The collapse of FTX, which was once the biggest crypto exchange in the world and now is nothing, affected several crypto firms, as some firm stopped their withdrawals, some tried to raise a loan to solve their liquidity crunch due to this collapse, some reached on the verge of bankruptcy, and all the cryptocurrencies prices dropped to new lows. These effects have not yet ended, as the crypto insurance protocol, Nexus Mutual, revealed $3 million in losses due to the exchange’s collapse last month.

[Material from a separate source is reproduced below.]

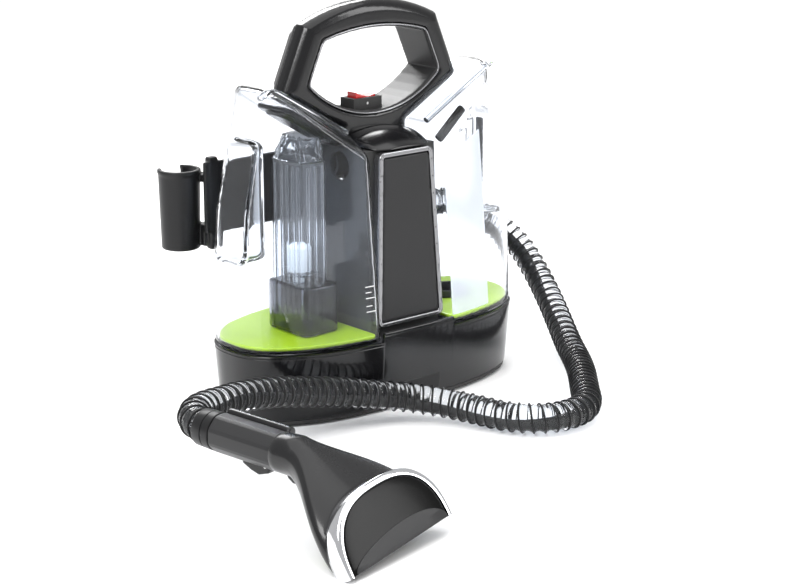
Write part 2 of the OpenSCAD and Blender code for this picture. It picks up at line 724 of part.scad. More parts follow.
module head_station(i, inset) {
    s = head_stations[i];
    translate([s[0], 0, s[3]]) rotate([90, 0, 90]) linear_extrude(0.1)
        scale([s[1] - inset, s[2] - inset]) circle(r = 1, $fn = 28);
}

module head_hull(inset, over) {
    hull() {
        translate([-over, 0, 0]) head_station(0, inset);
        head_station(1, inset);
    }
    hull() { head_station(1, inset); head_station(2, inset); }
    hull() {
        head_station(2, inset);
        on_lip(-band_t - 0.4, -band_t - 0.3 + over) polygon(dome(lip_w / 2 - inset, lip_h - inset, 8 + inset));
    }
}

// release button under the neck
button = [[-106, 36], [-104, 31], [-99, 27.5], [-94, 27.5], [-89, 31.5], [-86, 36]];
module tool_body() color([0.1, 0.1, 0.11]) head_place() {
    difference() {
        head_hull(0, 0);
        head_hull(head_wall, 1);
    }
    upright(-6, 6) polygon(button);
}

module tool_band() color([0.75, 0.75, 0.77]) head_place() on_lip(-band_t, 0) difference() {
    polygon(dome(lip_w / 2, lip_h, 0));
    polygon(dome(lip_w / 2 - 4.5, lip_h - 5, -0.5));
}

module tool_window() color([0.7, 0.72, 0.75]) head_place() on_lip(-4.5, -2) polygon(dome(lip_w / 2 - 4.8, lip_h - 5.3, 0));

module tool_brush() color([0.6, 0.85, 0.1]) head_place() for (i = [-5 : 5])
    translate([-36, i * 8, -4]) cylinder(h = 12, d = 5);

base_shell();
base_plate();
rubber_feet();
base_screws();
base_deck();
access_cover();
column_front();
column_rear();
column_screws();
front_bezel();
front_panel();
saddle_cover();
handle_front();
handle_rear();
handle_liner();
switch_frame();
power_switch();
switch_pivot();
motor_shroud();
motor_can();
motor_mount();
fan_rotor();
pump_body();
pump_piston();
pump_spring();
valve_seat();
solution_pipe();
air_duct();
suction_pipe();
cord_inlet();
cord_hook_fixed();
cord_hook_swivel();
hose_port();
tool_bracket();
bracket_screws();
dirty_tank();
dirty_floor();
separator_tower();
tower_funnel();
float_ring();
tank_float();
dirty_lid();
dirty_latch();
clean_tank();
clean_floor();
filler_cap();
cap_valve();
clean_latch();
suction_hose();
hose_cuff();
wand_grip();
wand_channel();
trigger();
trigger_pin();
spray_valve();
valve_stem();
tool_body();
tool_band();
tool_window();
tool_brush();
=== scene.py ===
import json
import math

import bmesh
import bpy
import numpy as np
import openvdb
from mathutils import Matrix, Vector
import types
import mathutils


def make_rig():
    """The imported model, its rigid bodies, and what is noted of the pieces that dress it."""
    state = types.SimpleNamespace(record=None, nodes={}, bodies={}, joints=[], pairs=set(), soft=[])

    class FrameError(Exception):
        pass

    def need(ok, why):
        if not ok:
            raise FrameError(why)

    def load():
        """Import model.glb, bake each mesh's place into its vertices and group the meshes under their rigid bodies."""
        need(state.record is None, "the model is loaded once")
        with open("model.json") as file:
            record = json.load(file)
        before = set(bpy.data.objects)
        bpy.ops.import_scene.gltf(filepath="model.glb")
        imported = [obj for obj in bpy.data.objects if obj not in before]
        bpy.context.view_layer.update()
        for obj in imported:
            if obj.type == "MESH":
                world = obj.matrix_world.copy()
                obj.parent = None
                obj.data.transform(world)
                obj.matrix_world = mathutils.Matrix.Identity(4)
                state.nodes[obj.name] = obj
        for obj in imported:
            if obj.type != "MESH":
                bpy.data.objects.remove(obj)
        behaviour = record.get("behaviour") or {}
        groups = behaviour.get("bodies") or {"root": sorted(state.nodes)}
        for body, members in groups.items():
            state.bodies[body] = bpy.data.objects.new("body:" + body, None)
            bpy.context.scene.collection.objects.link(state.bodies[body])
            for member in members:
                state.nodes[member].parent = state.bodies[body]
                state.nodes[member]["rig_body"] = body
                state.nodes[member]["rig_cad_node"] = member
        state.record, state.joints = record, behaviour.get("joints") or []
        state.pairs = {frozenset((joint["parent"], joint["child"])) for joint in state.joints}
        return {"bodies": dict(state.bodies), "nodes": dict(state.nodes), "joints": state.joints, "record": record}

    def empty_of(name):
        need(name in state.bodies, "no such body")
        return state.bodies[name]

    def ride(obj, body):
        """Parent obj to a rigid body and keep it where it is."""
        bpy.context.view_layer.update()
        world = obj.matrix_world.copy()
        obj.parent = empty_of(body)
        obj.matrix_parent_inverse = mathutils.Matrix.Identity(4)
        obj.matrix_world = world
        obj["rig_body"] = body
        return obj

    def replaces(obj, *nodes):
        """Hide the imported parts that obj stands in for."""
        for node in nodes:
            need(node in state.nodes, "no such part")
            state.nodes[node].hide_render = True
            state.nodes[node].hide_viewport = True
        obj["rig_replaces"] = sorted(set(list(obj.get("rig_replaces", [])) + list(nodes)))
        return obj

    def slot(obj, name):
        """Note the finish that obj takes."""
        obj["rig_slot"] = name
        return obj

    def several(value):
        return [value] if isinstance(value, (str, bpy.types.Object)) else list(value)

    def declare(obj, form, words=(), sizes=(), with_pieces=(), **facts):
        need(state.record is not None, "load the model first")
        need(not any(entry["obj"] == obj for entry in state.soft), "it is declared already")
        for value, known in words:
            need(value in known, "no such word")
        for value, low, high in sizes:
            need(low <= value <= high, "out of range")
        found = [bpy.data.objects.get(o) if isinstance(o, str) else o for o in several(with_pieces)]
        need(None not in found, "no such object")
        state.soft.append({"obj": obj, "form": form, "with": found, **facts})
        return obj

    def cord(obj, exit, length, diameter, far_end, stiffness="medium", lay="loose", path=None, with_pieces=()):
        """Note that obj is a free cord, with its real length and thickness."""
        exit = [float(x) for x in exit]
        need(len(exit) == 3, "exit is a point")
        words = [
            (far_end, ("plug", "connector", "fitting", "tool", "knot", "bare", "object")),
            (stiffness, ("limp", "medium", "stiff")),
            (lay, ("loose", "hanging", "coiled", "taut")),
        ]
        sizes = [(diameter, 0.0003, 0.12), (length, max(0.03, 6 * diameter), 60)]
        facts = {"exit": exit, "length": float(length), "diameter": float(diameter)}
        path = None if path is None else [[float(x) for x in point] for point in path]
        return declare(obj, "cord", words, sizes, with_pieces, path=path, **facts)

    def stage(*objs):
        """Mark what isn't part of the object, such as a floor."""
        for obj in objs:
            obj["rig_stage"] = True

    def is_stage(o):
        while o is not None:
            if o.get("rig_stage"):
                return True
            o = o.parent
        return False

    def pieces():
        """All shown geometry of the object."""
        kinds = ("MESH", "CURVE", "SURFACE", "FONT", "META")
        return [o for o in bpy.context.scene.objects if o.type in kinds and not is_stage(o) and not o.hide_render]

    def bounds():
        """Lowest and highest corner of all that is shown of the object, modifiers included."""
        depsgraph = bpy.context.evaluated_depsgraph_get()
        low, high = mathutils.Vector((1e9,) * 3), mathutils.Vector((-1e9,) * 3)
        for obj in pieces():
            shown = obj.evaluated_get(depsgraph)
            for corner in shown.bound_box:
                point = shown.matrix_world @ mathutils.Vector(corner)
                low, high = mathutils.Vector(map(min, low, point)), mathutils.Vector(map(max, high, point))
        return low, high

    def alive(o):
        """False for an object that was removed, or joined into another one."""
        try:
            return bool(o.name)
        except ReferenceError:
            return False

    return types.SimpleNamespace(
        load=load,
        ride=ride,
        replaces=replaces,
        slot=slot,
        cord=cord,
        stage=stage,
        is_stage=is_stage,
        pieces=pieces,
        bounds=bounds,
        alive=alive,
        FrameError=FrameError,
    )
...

On the 5th of December, in a blog post, Nexus Mutual announced that it expects to take a loss of around 2,461, worth around $3 million, due to Orthogonal Trading defaulting on its loans. Both of these two projects were borrowing from M11 Credit’s Wrapped Ethereum lending pool, which was built on Maple Finance.
Maple Finance, a lending platform, allows firms like M11 Credit to allocate capital and spin up their lending facility. The default of Orthogonal Trading was extensive, and the majority of its loans, around $31 million worth, were in M11 Credit’s USDC pool. Orthogonal also defaulted on another $5 million in the WETH pool of M11. And all these funds were due to its direct exposure to the FTX exchange.
In August, Nexus first voted to move 15,384 Ethereum into the lending pool of M11 Credit and gained 99.09% approval from the community. Moreover, Nexus has already initiated a ten-day waiting period to withdraw these funds, but it will still suffer some losses. According to the insurance protocol, the loss amount is around 1.5% to 2.6% of the project’s assets, which will not affect its daily operations.
The defaults on Maple Finance are not entirely uncommon, but allegations that Orthogonal Trading misrepresented its exposure to the FTX exchange are unusual. Both Maple Finance and M11 Credit alleged that Orthogonal misstated its exposure to the collapsed crypto exchange. And Maple claimed that the trading firm has been operating while effectively insolvent.